The main driver for generating and testing the parser for this grammar is the tree-sitter CLI. Other components of the project require additional tools, described below.

Some are made available through npm – for example, npx tree-sitter runs the CLI. If you don't have tree-sitter available otherwise, prefix all the commands in the following sections with npx.

Output path

The CLI writes the shared library containing the parser to the directory denoted by $TREE_SITTER_LIBDIR. If that variable is unset, it defaults to $HOME/.cache/tree-sitter/lib.

In order to avoid clobbering this global directory with development versions, you can set the env var to a local path:

export TREE_SITTER_LIBDIR=$PWD/.lib

The grammar

The javascript file grammar.js contains the entry point into the grammar's production rules. Please consult the tree-sitter documentation for a comprehensive introduction to the syntax and semantics.

Parsing starts with the first item in the rules field:

{
  rules: {
    haskell: $ => seq(
      optional($.header),
      optional($._body),
    ),
  }
}

Generating the parser

The first step in the development workflow converts the javascript rule definitions to C code in src/parser.c:

$ tree-sitter generate

Two byproducts of this process are written to src/grammar.json and src/node-types.json.

Compiling the parser

The C code is automatically compiled by most of the test tools mentioned below, but you can instruct tree-sitter to do it in one go:

$ tree-sitter generate --build

If you've set $TREE_SITTER_LIBDIR as mentioned above, the shared object will be written to $PWD/.lib/haskell.so.
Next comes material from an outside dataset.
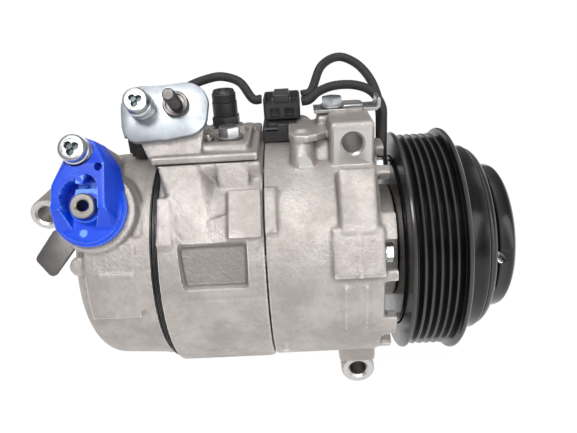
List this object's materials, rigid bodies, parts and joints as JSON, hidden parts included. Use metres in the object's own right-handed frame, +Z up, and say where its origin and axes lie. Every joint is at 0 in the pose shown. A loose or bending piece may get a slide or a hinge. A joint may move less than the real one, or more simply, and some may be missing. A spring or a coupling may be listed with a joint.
{
  "type": "car air-conditioning compressor",
  "caption": "Belt-driven car air-conditioning compressor: ribbed pulley and clutch on a round cast body with mounting ears, covered ports, wiring and a wobble-plate piston pump inside.",
  "frame": {"origin": "middle of the hub bolt's front face, on the shaft's axis", "axes": "+X along the shaft, out of the pulley; +Z up, with the two front ears one above the other and their holes along Y; -Y is the side of the ear faces, the suction cap and the discharge plate"},
  "size_m": [0.2279, 0.118, 0.1692],
  "materials": {
    "cast_aluminium": "as-cast aluminium, finely grained, satin",
    "zinc_plated_steel": "bright zinc plate",
    "machined_steel": "ground or rolled bare steel",
    "darkened_steel": "dark oxide",
    "black_gloss_paint": "black gloss coat",
    "blue_plastic": "saturated blue, semi-gloss",
    "black_plastic": "glass-filled, satin",
    "cable_sleeve": "braided sleeve",
    "black_rubber": "matt",
    "dark_shipping_steel": "grey phosphate"
  },
  "bodies": {
    "case": {"front_housing": "cast_aluminium", "cylinder_block": "cast_aluminium", "rear_housing": "cast_aluminium", "valve_plate": "darkened_steel", "rear_gasket": "darkened_steel", "body_o_ring": "black_rubber", "through_bolt_1": "zinc_plated_steel", "through_bolt_2": "zinc_plated_steel", "through_bolt_3": "zinc_plated_steel", "through_bolt_4": "zinc_plated_steel", "through_bolt_5": "zinc_plated_steel", "through_bolt_6": "zinc_plated_steel", "through_bolt_7": "zinc_plated_steel", "muffler_cover": "cast_aluminium", "discharge_cover_plate": "zinc_plated_steel", "plate_bolt_spacer": "zinc_plated_steel", "plate_bolt": "zinc_plated_steel", "plate_stud": "darkened_steel", "cover_bolt": "zinc_plated_steel", "relief_valve": "black_plastic", "port_cap": "blue_plastic", "cap_bush": "machined_steel", "cap_bolt_spacer": "zinc_plated_steel", "cap_bolt": "zinc_plated_steel", "cap_strap": "dark_shipping_steel", "wire_clip": "black_plastic", "connector_holder": "black_plastic", "connector": "black_plastic", "sensor_cable": "cable_sleeve", "coil_cable_long": "cable_sleeve", "coil_cable_short": "cable_sleeve", "cable_bracket": "machined_steel", "bracket_bolt": "zinc_plated_steel", "clutch_coil": "black_gloss_paint", "bearing_inner_ring": "machined_steel", "bearing_snap_ring": "darkened_steel", "shaft_seal": "black_rubber", "front_shaft_bearing": "machined_steel", "rear_shaft_bearing": "machined_steel", "thrust_bearing": "machined_steel", "control_valve": "machined_steel"},
    "pulley_rotor": {"pulley": "black_gloss_paint", "bearing_outer_ring": "machined_steel", "bearing_balls": "machined_steel"},
    "shaft_line": {"drive_shaft": "machined_steel", "hub": "black_gloss_paint", "hub_bolt": "zinc_plated_steel", "hub_damper": "black_rubber", "lug_plate": "machined_steel", "return_spring": "machined_steel"},
    "armature": {"armature_plate": "black_gloss_paint"},
    "wobble": {"wobble_plate": "cast_aluminium"},
    "journal": {"drive_journal": "machined_steel"},
    "piston_body_1": {"piston_1": "cast_aluminium"},
    "piston_body_2": {"piston_2": "cast_aluminium"},
    "piston_body_3": {"piston_3": "cast_aluminium"},
    "piston_body_4": {"piston_4": "cast_aluminium"},
    "piston_body_5": {"piston_5": "cast_aluminium"},
    "piston_body_6": {"piston_6": "cast_aluminium"},
    "piston_body_7": {"piston_7": "cast_aluminium"}
  },
  "joints": [
    {"name": "pulley_spin", "type": "hinge", "parent": "case", "child": "pulley_rotor", "pos_m": [-0.0375, 0, 0], "axis": [1, 0, 0], "continuous": true},
    {"name": "shaft_spin", "type": "hinge", "parent": "case", "child": "shaft_line", "pos_m": [-0.0375, 0, 0], "axis": [1, 0, 0], "continuous": true},
    {"name": "armature_slide", "type": "slide", "parent": "shaft_line", "child": "armature", "axis": [-1, 0, 0], "range_m": [0, 0.00045], "stiffness_N_per_m": 12000},
    {"name": "wobble_tilt", "type": "hinge", "parent": "case", "child": "wobble", "pos_m": [-0.098, 0, 0], "axis": [0, 1, 0], "range_deg": [0, 18]},
    {"name": "journal_spin", "type": "hinge", "parent": "wobble", "child": "journal", "pos_m": [-0.098, 0, 0], "axis": [1, 0, 0], "continuous": true},
    {"name": "piston_1_slide", "type": "slide", "parent": "case", "child": "piston_body_1", "axis": [1, 0, 0], "range_m": [0, 0.01222]},
    {"name": "piston_2_slide", "type": "slide", "parent": "case", "child": "piston_body_2", "axis": [1, 0, 0], "range_m": [0, 0.00626]},
    {"name": "piston_3_slide", "type": "slide", "parent": "case", "child": "piston_body_3", "axis": [1, 0, 0], "range_m": [-0.00442, 0]},
    {"name": "piston_4_slide", "type": "slide", "parent": "case", "child": "piston_body_4", "axis": [1, 0, 0], "range_m": [-0.01177, 0]},
    {"name": "piston_5_slide", "type": "slide", "parent": "case", "child": "piston_body_5", "axis": [1, 0, 0], "range_m": [-0.01026, 0]},
    {"name": "piston_6_slide", "type": "slide", "parent": "case", "child": "piston_body_6", "axis": [1, 0, 0], "range_m": [-0.00103, 0]},
    {"name": "piston_7_slide", "type": "slide", "parent": "case", "child": "piston_body_7", "axis": [1, 0, 0], "range_m": [0, 0.00898]}
  ],
  "couplings": [
    {"joint": "journal_spin", "follows": "shaft_spin", "ratio": 1},
    {"joint": "piston_1_slide", "follows": "wobble_tilt", "m_per_rad": 0.038909},
    {"joint": "piston_2_slide", "follows": "wobble_tilt", "m_per_rad": 0.01993},
    {"joint": "piston_3_slide", "follows": "wobble_tilt", "m_per_rad": -0.014057},
    {"joint": "piston_4_slide", "follows": "wobble_tilt", "m_per_rad": -0.037459},
    {"joint": "piston_5_slide", "follows": "wobble_tilt", "m_per_rad": -0.032654},
    {"joint": "piston_6_slide", "follows": "wobble_tilt", "m_per_rad": -0.0032594},
    {"joint": "piston_7_slide", "follows": "wobble_tilt", "m_per_rad": 0.028589}
  ]
}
Aside from the generated src/parser.c, tree-sitter will also compile and link src/scanner.c into this object. This file contains the external scanner, which is a custom extension of the built-in lexer whose purpose is to handle language constructs that cannot be expressed (efficiently) in the javascript grammar, like Haskell layouts.

WebAssembly

The parser can be compiled to WebAssembly as well, which requires emscripten:

$ tree-sitter build --wasm

The resulting binary is written to $PWD/tree-sitter-haskell.wasm.

Testing the parser

The most fundamental test infrastructure for tree-sitter grammars consists of a set of code snippets with associated reference ASTs stored in ./test/corpus/*.txt.

$ tree-sitter test

Individual tests can be run by specifying (a substring of) their description with -f:

$ tree-sitter test -f 'module: exports empty'

The project contains several other types of tests:

  • test/parse/run.bash [update] [test names ...] parses the files in test/parse/*.hs and compares the output with test/parse/*.target. If update is specified as the first argument, it will update the .target file for the first failing test.

  • test/query/run.bash [update] [test names ...] parses the files in test/query/*.hs, applies the queries in test/query/*.query and compares the output with test/query/*.target, similar to test/parse.

  • test/rust/parse-test.rs contains a few tests that use tree-sitter's Rust API to extract the test ranges for terminals in a slightly more convenient way. This requires cargo to be installed, and can be executed with cargo test (which also runs the tests in bindings/rust).

  • test/parse-libs [wasm] clones a set of Haskell libraries to test/libs and parses the entire codebase. When invoked as test/parse-libs wasm, it will use the WebAssembly parser. This requires bc to be installed.

  • test/parse-lib name [wasm] parses only the library name in that directory (without cloning the repository).

Debugging

The shared library built by tree-sitter test includes debug symbols, so if the scanner segfaults you can just run coredumpctl debug to inspect the backtrace and memory:

newline_lookahead () at src/scanner.c:2583
2583                ((Newline *) 0)->indent = 5;
(gdb) bt
#0  newline_lookahead () at src/scanner.c:2583
#1  0x00007ffff7a0740e in newline_start () at src/scanner.c:2604
#2  scan () at src/scanner.c:2646
#3  eval () at src/scanner.c:2684
#4  tree_sitter_haskell_external_scanner_scan (payload=<optimized out>, lexer=<optimized out>,
    valid_symbols=<optimized out>) at src/scanner.c:2724
#5  0x0000555555772488 in ts_parser.lex ()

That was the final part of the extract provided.